Nothing but the lines from the line that contains "const pendant = centreLeaf(FIT);" through the line that contains "obj.matrix_parent_inverse = Matrix.Identity(4)" should appear in the output, each reproduced exactly.
________________________________________
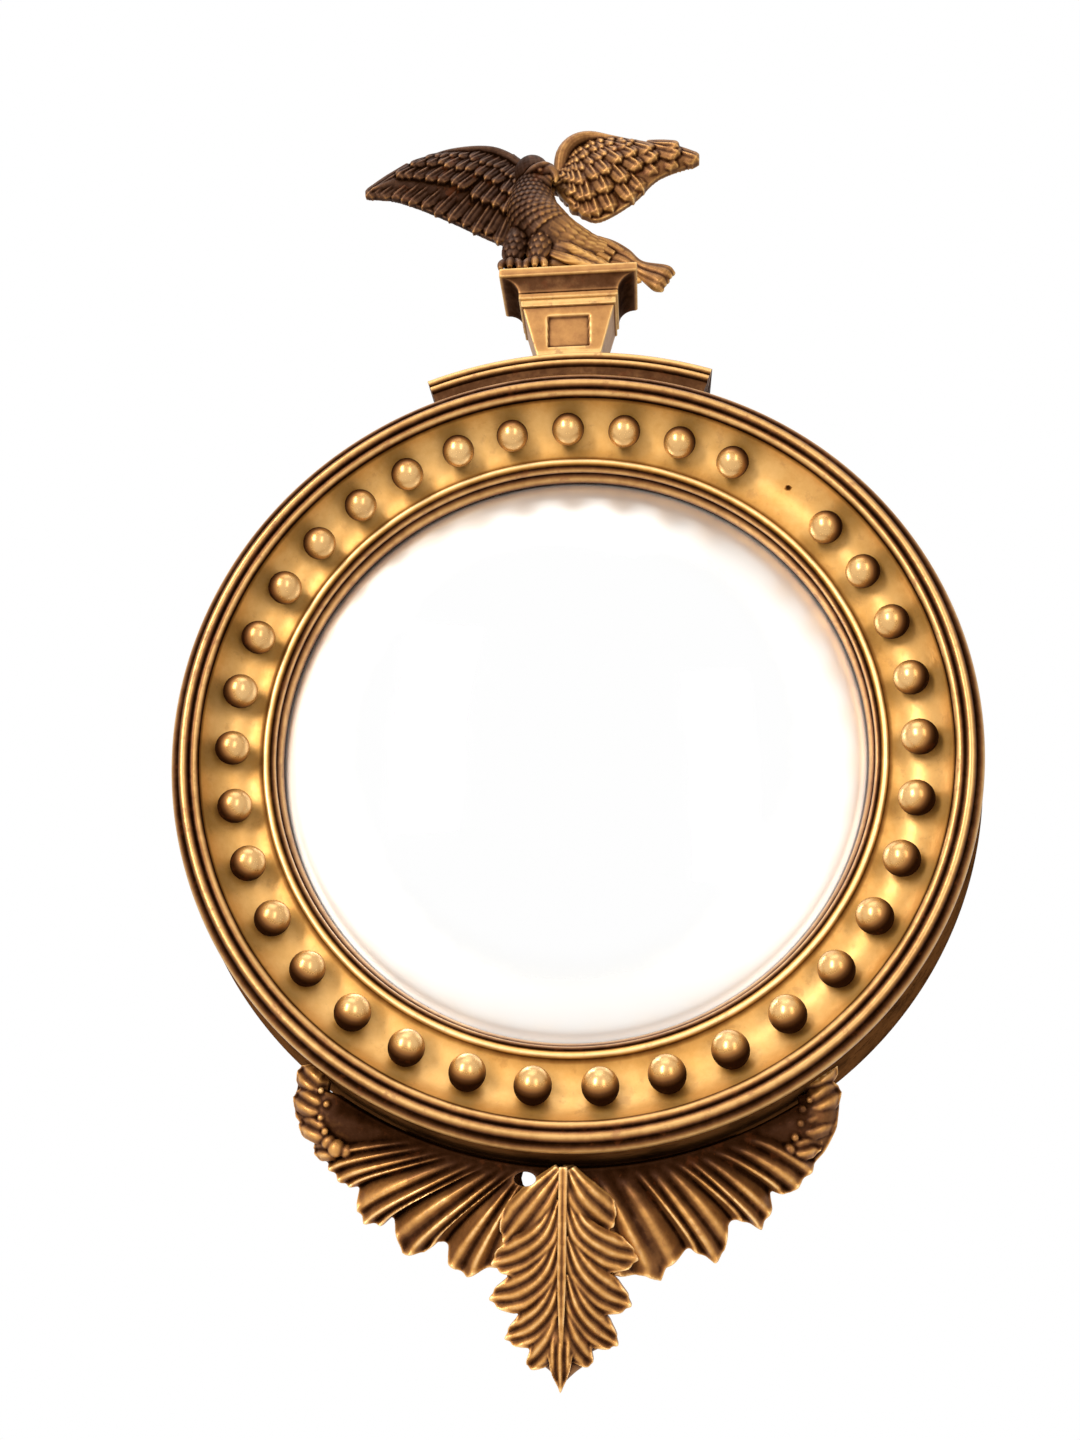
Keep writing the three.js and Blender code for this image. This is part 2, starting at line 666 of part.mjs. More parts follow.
function plinthBody() {
  const neckHalf = PLINTH_TOP.half + NECK.out;
  const neckFront = PLINTH_TOP.front + NECK.out;
  const sunk = CREST_BAND + CREST_REED; // reaches down past the crown of the cresting, which cuts it
  const lean = (PLINTH_TOP.half - PLINTH_BASE.half) / PLINTH_TAPER;
  const leanFront = (PLINTH_TOP.front - PLINTH_BASE.front) / PLINTH_TAPER;
  const taper = solid(
    loft([
      rectangle(PLINTH_BASE.half - lean * sunk, PLINTH_BASE.front - leanFront * sunk, plinthBottom - sunk),
      rectangle(PLINTH_TOP.half, PLINTH_TOP.front, taperTop),
      rectangle(neckHalf, neckFront, taperTop),
      rectangle(neckHalf, neckFront, taperTop + NECK.height),
    ]),
  );
  const frontAt = (height) => PLINTH_BASE.front + leanFront * height;
  const panel = solid(
    loft(
      [PANEL.bottom, PANEL.top].map((height) => {
        const front = frontAt(height);
        const z = plinthBottom + height;
        return [
          new THREE.Vector3(-PANEL.half, -front + PANEL.depth, z),
          new THREE.Vector3(PANEL.half, -front + PANEL.depth, z),
          new THREE.Vector3(PANEL.half, -front - PAST, z),
          new THREE.Vector3(-PANEL.half, -front - PAST, z),
        ];
      }),
    ),
  );
  const sides = 8 * CREST_STEPS;
  const radius = (crestTop + FIT) / Math.cos(Math.PI / sides); // its flats clear the round crown
  const crown = new THREE.CylinderGeometry(radius, radius, 2 * CARCASS_FRONT, sides);
  return surface(taper.subtract(panel).subtract(solid(crown)));
}

function plinthCap() {
  const lipHalf = PLINTH_TOP.half + CAP_LIP.out;
  const lipFront = PLINTH_TOP.front + CAP_LIP.out;
  const coveBottom = capBottom + CAP_LIP.height;
  const slabBottom = coveBottom + CAP_COVE;
  const rings = [rectangle(lipHalf, lipFront, capBottom), rectangle(lipHalf, lipFront, coveBottom)];
  for (let k = 1; k <= CAP_STEPS; k++) {
    const angle = (Math.PI / 2) * (k / CAP_STEPS);
    const out = 1 - Math.cos(angle);
    rings.push(
      rectangle(
        lipHalf + (capHalf - CAP_FILLET - lipHalf) * out,
        lipFront + (capFront - CAP_FILLET - lipFront) * out,
        coveBottom + CAP_COVE * Math.sin(angle) * 0.999,
      ),
    );
  }
  rings.push(rectangle(capHalf, capFront, slabBottom), rectangle(capHalf, capFront, capTop));
  return loft(rings);
}

// ---------------------------------------------------------------- eagle

const eaglePoint = ([x, forward, height]) => new THREE.Vector3(x, -forward, perch + height);

// Rings of a round body along a path of [x, forward, height, radius].
function roundBody(path, sides, grow = 0) {
  const centres = path.map(eaglePoint);
  return path.map(([, , , radius], k) => {
    const before = centres[Math.max(k - 1, 0)];
    const after = centres[Math.min(k + 1, centres.length - 1)];
    const along = after.clone().sub(before).normalize();
    const across = new THREE.Vector3(0, 1, 0).cross(along).normalize();
    const up = along.clone().cross(across);
    return Array.from({ length: sides }, (_, j) => {
      const angle = (2 * Math.PI * j) / sides;
      return centres[k]
        .clone()
        .addScaledVector(across, (radius + grow) * Math.cos(angle))
        .addScaledVector(up, (radius * 0.9 + grow) * Math.sin(angle));
    });
  });
}

// The beak springs from the head towards +X and hooks down.
function eagleBeak() {
  const [x, forward, height] = TRUNK.at(-3);
  const path = BEAK.map(([dx, df, dz, radius]) => [x + dx, forward + df, height + dz, radius]);
  return solid(loft(roundBody(path, 6)));
}

function eagleLeg(x, grow) {
  const path = LEG.map(([dx, df, height, radius]) => [x + dx, LEG_FORWARD + df, height, radius]);
  return solid(loft(roundBody(path, 8, grow)));
}

function eagleToe(x, turn) {
  const dx = Math.sin(radians(turn));
  const df = Math.cos(radians(turn));
  const path = TOE.map(([reach, height, radius]) => {
    return [x + dx * reach, LEG_FORWARD + df * reach, height, radius];
  });
  return solid(loft(roundBody(path, 6)));
}

const joined = (parts) => parts.reduce((made, piece) => made.add(piece));

// Trunk and legs, let out by grow where a neighbour is cut to fit them.
function eagleTrunk(grow = 0) {
  return joined([solid(loft(roundBody(TRUNK, TRUNK_SIDES, grow))), ...LEG_X.map((x) => eagleLeg(x, grow))]);
}

function eagleBody() {
  const toes = LEG_X.flatMap((x) => TOE_TURNS.map((turn) => eagleToe(x, turn)));
  const ground = solid(block(-2 * capHalf, 2 * capHalf, 0, 2 * capFront, capTop - CAP_SLAB, perch));
  return surface(joined([eagleTrunk(), eagleBeak(), ...toes]).subtract(ground));
}

const smooth = (points) => new THREE.CatmullRomCurve3(points, false, "centripetal");

// A carved blade between two edges: crowned and fluted in front, flat behind.
function blade({ lead, trail, steps, thick, crown, feathers, depth, across = 5 }) {
  const leading = smooth(lead);
  const trailing = smooth(trail);
  const forward = new THREE.Vector3(0, -1, 0);
  return Array.from({ length: steps + 1 }, (_, i) => {
    const t = i / steps;
    const head = leading.getPoint(t);
    const foot = trailing.getPoint(t);
    const phase = Math.abs(Math.sin(Math.PI * feathers * t));
    const taper = Math.min(1, 0.35 + 1.6 * t); // thin at the tip
    const span = foot.clone().sub(head);
    foot.addScaledVector(span.clone().normalize(), taper * depth * phase);
    const ring = [];
    for (let j = 0; j <= across; j++) {
      const s = j / across;
      const rise = crown * Math.sin(Math.PI * Math.min(1, s * 0.85 + 0.1)) + phase * FEATHER_RISE * s;
      ring.push(head.clone().lerp(foot, s).addScaledVector(forward, taper * (thick / 2 + rise)));
    }
    for (let j = 2; j >= 0; j--) {
      ring.push(head.clone().lerp(foot, j / 2).addScaledVector(forward, -taper * (thick / 2)));
    }
    return ring;
  });
}

function wing({ lead, trail, feathers }) {
  const made = solid(
    loft(
      blade({
        lead: lead.map(eaglePoint),
        trail: trail.map(eaglePoint),
        steps: WING_STEPS,
        thick: WING_THICK,
        crown: WING_CROWN,
        feathers,
        depth: FEATHER_DEPTH,
      }),
    ),
  );
  return made.subtract(eagleTrunk(FIT));
}

function eagleTail() {
  const made = solid(
    loft(
      blade({
        lead: TAIL.upper.map(eaglePoint),
        trail: TAIL.lower.map(eaglePoint),
        steps: TAIL_STEPS,
        thick: TAIL_THICK,
        crown: TAIL_CROWN,
        feathers: 0,
        depth: 0,
      }),
    ),
  );
  return made.subtract(eagleTrunk(FIT));
}

// ---------------------------------------------------------------- apron

// A point round the ring, by the angle from its lowest point towards the viewer's left or right.
function below(side, angle, radius, forward) {
  const turn = radians(angle);
  return new THREE.Vector3(side * radius * Math.sin(turn), -forward, -radius * Math.cos(turn));
}

function apronBlock() {
  const steps = 8;
  const inner = sideRadius(0) + FIT;
  const rings = Array.from({ length: steps + 1 }, (_, k) => {
    const angle = APRON_HALF_ANGLE * ((2 * k) / steps - 1);
    const front = APRON_BACK + APRON_THICK;
    return [
      below(1, angle, inner - PAST, APRON_BACK),
      below(1, angle, inner + APRON_DEPTH, APRON_BACK),
      below(1, angle, inner + APRON_DEPTH, front),
      below(1, angle, inner - PAST, front),
    ];
  });
  const hole = new THREE.CylinderGeometry(SIGHT_HOLE.radius, SIGHT_HOLE.radius, 4 * APRON_THICK, 12);
  hole.translate(SIGHT_HOLE.x, -APRON_THICK, -(carcassBack + SIGHT_HOLE.drop));
  return surface(solid(loft(rings)).subtract(ringSpace()).subtract(solid(hole)));
}

const leafBack = APRON_BACK + APRON_THICK + FIT;

function sideLeaf(side, outline) {
  const { crest, edge, root, flute, flutePitch, tuck, undercut } = SIDE_LEAF;
  const inner = carcassBack - tuck;
  const rings = outline.map(([angle, past]) => {
    const reach = carcassBack + past;
    const ripple = flute * Math.cos((2 * Math.PI * angle) / flutePitch);
    const front = [0, 0.25, 0.5, 0.75, 1].map((s) => {
      const swell = root + (edge - root) * s + (crest - edge) * Math.sin(Math.PI * s) * 0.9;
      return below(side, angle, inner + (reach - inner) * s, swell + ripple * Math.sin(Math.PI * s));
    });
    return [...front, below(side, angle, reach - undercut, leafBack), below(side, angle, inner, leafBack)];
  });
  return solid(loft(rings)).subtract(ringSpace());
}

// The pendant leaf, let out by grow where a neighbour is cut to fit it.
function centreLeaf(grow = 0) {
  const { crest, edge, tip, flute } = PENDANT;
  const [top, foot] = [CENTRE_LEAF[0][0], CENTRE_LEAF.at(-1)[0]];
  const rings = CENTRE_LEAF.map(([depth, left, right]) => {
    const t = (depth - top) / (foot - top);
    const ridge = crest + (tip - crest) * t ** 2 + grow;
    const rim = edge + (tip - edge) * t ** 3 + grow;
    const middle = (left + right) / 2;
    const half = (right - left) / 2 + grow;
    const low = leafBack - (grow > 0 ? APRON_THICK : 0);
    const z = -(carcassBack + top - grow + (depth - top) * ((foot - top + 2 * grow) / (foot - top)));
    const front = [-1, -0.75, -0.5, -0.25, 0, 0.25, 0.5, 0.75, 1].map((s) => {
      const ripple = s % 0.5 === 0 ? 0 : flute * Math.min(1, half / 40);
      return new THREE.Vector3(middle + half * s, -(ridge - (ridge - rim) * s ** 2 + ripple), z);
    });
    return [
      ...front,
      new THREE.Vector3(middle + half, -low, z),
      new THREE.Vector3(middle - half, -low, z),
    ];
  });
  return solid(loft(rings)).subtract(ringSpace());
}

// ---------------------------------------------------------------- assembly

add("carcass_ring", carcassRing(), OCHRE_PINE);
add("cove_moulding", coveMoulding(), GILT);
add("reeded_rim", reededRim(), GILT);
add("reeded_slip", reededSlip(), WORN_GILT);
add("mirror_glass", mirrorGlass(), SILVERED_GLASS);
add("glass_packing_ring", packingRing(), BARE_PINE);
add("backboard", backboard(), BARE_PINE);
boardScrewPlaces.forEach(([x, z], k) => {
  add(`backboard_screw_${k + 1}`, facingOut(intoBack(screw(BOARD_SCREW), x, z, 0)), IRON);
});

for (let place = 0; place < BALL_PLACES; place++) {
  if (place === EMPTY_PLACE) continue;
  const number = String(place + 1).padStart(2, "0");
  add(`ball_${number}`, facingOut(intoCove(ball(), place)), WORN_GILT);
}

add("crest_arch", crestArch(), GILT);
add("plinth_body", plinthBody(), GILT);
add("plinth_cap", plinthCap(), GILT);
add("eagle_body", eagleBody(), DARK_GILT);
add("eagle_wing_left", surface(wing(LEFT_WING)), DARK_GILT);
add("eagle_wing_right", surface(wing(RIGHT_WING)), WORN_GILT);
add("eagle_tail", surface(eagleTail()), WORN_GILT);

const pendant = centreLeaf(FIT);
add("apron_block", apronBlock(), OCHRE_PINE);
add("leaf_left", surface(sideLeaf(-1, LEFT_LEAF).subtract(pendant)), GILT);
add("leaf_right", surface(sideLeaf(1, RIGHT_LEAF).subtract(pendant)), GILT);
add("leaf_centre", surface(centreLeaf()), GILT);

add("hanger_plate", hangerPlate(), BRASS);
hangerScrewPlaces.forEach(([x, z], k) => {
  add(`hanger_screw_${k + 1}`, facingOut(intoBack(screw(HANGER_SCREW), x, z, plateBack)), IRON);
});
const ring = add("hanger_ring", closedLoop(hangerRing()), BRASS);
ring.position.set(0, -HANGER_PIVOT.forward, pivotHeight);

const mirror = new THREE.Group();
mirror.add(...meshes);

export default mirror;
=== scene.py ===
"""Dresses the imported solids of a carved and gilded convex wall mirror.

Sizes in this file are millimetres until a mesh is made, which is where they become metres.
"Forward" is the distance from the wall towards the room, so y = -forward, and +Z is up.
"""
import logging
import math
from dataclasses import dataclass, field
from enum import Enum
from typing import Callable, Iterable, Sequence

import bmesh
import bpy
import numpy as np
from mathutils import Euler, Matrix, Vector


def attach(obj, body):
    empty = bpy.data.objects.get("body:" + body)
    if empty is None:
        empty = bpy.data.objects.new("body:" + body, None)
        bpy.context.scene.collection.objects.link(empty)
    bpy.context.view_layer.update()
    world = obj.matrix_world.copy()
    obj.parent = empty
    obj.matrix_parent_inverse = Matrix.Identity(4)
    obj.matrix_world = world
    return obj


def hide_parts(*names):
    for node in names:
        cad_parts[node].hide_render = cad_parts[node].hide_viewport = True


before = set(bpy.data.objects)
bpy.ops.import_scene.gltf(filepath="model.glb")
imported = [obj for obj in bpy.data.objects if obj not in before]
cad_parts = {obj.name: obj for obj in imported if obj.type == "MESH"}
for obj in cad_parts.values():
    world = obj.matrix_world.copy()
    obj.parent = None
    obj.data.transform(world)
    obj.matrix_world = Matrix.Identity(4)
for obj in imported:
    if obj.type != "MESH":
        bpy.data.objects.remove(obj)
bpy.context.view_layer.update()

log = logging.getLogger("mirror")

MM = 0.001
FIT = 0.3
FRAME_BODY = "frame"
RING_BODY = "hanging_ring"
WEAR_AND_SHADE = "wear_and_shade"  # per-point wear and painted light: 0 in a hollow, with dirt and painted shade, 0.5 on the field, 1 on a rubbed ridge with a painted highlight

Triple = tuple[float, float, float]
Pair = tuple[float, float]
Rings = list[list[Triple]]


class Slot(Enum):
    """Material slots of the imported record."""

    GILT = "gilt"
    GILT_WORN = "gilt_worn"
    GILT_DARK = "gilt_dark"
    OCHRE_WOOD = "ochre_wood"
    BARE_WOOD = "bare_wood"
    SILVERED_GLASS = "silvered_glass"
    IRON = "iron"
    BRASS = "brass"


# ---------------------------------------------------------------- colours and shader nodes


def linear(hex_colour: str) -> tuple[float, float, float, float]:
    """Turns an sRGB colour into Blender's linear one.

    Args:
        hex_colour: six hexadecimal digits.
    Returns:
        Linear red, green, blue and an alpha of 1.
    """
    def channel(value: float) -> float:
        """Linear light of one sRGB channel."""
        return value / 12.92 if value <= 0.04045 else ((value + 0.055) / 1.055) ** 2.4

    red, green, blue = (channel(int(hex_colour[k:k + 2], 16) / 255) for k in (0, 2, 4))
    return red, green, blue, 1.0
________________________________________
**SOLUTION TO THIS TASK:**
const pendant = centreLeaf(FIT);
add("apron_block", apronBlock(), OCHRE_PINE);
add("leaf_left", surface(sideLeaf(-1, LEFT_LEAF).subtract(pendant)), GILT);
add("leaf_right", surface(sideLeaf(1, RIGHT_LEAF).subtract(pendant)), GILT);
add("leaf_centre", surface(centreLeaf()), GILT);

add("hanger_plate", hangerPlate(), BRASS);
hangerScrewPlaces.forEach(([x, z], k) => {
  add(`hanger_screw_${k + 1}`, facingOut(intoBack(screw(HANGER_SCREW), x, z, plateBack)), IRON);
});
const ring = add("hanger_ring", closedLoop(hangerRing()), BRASS);
ring.position.set(0, -HANGER_PIVOT.forward, pivotHeight);

const mirror = new THREE.Group();
mirror.add(...meshes);

export default mirror;
=== scene.py ===
"""Dresses the imported solids of a carved and gilded convex wall mirror.

Sizes in this file are millimetres until a mesh is made, which is where they become metres.
"Forward" is the distance from the wall towards the room, so y = -forward, and +Z is up.
"""
import logging
import math
from dataclasses import dataclass, field
from enum import Enum
from typing import Callable, Iterable, Sequence

import bmesh
import bpy
import numpy as np
from mathutils import Euler, Matrix, Vector


def attach(obj, body):
    empty = bpy.data.objects.get("body:" + body)
    if empty is None:
        empty = bpy.data.objects.new("body:" + body, None)
        bpy.context.scene.collection.objects.link(empty)
    bpy.context.view_layer.update()
    world = obj.matrix_world.copy()
    obj.parent = empty
    obj.matrix_parent_inverse = Matrix.Identity(4)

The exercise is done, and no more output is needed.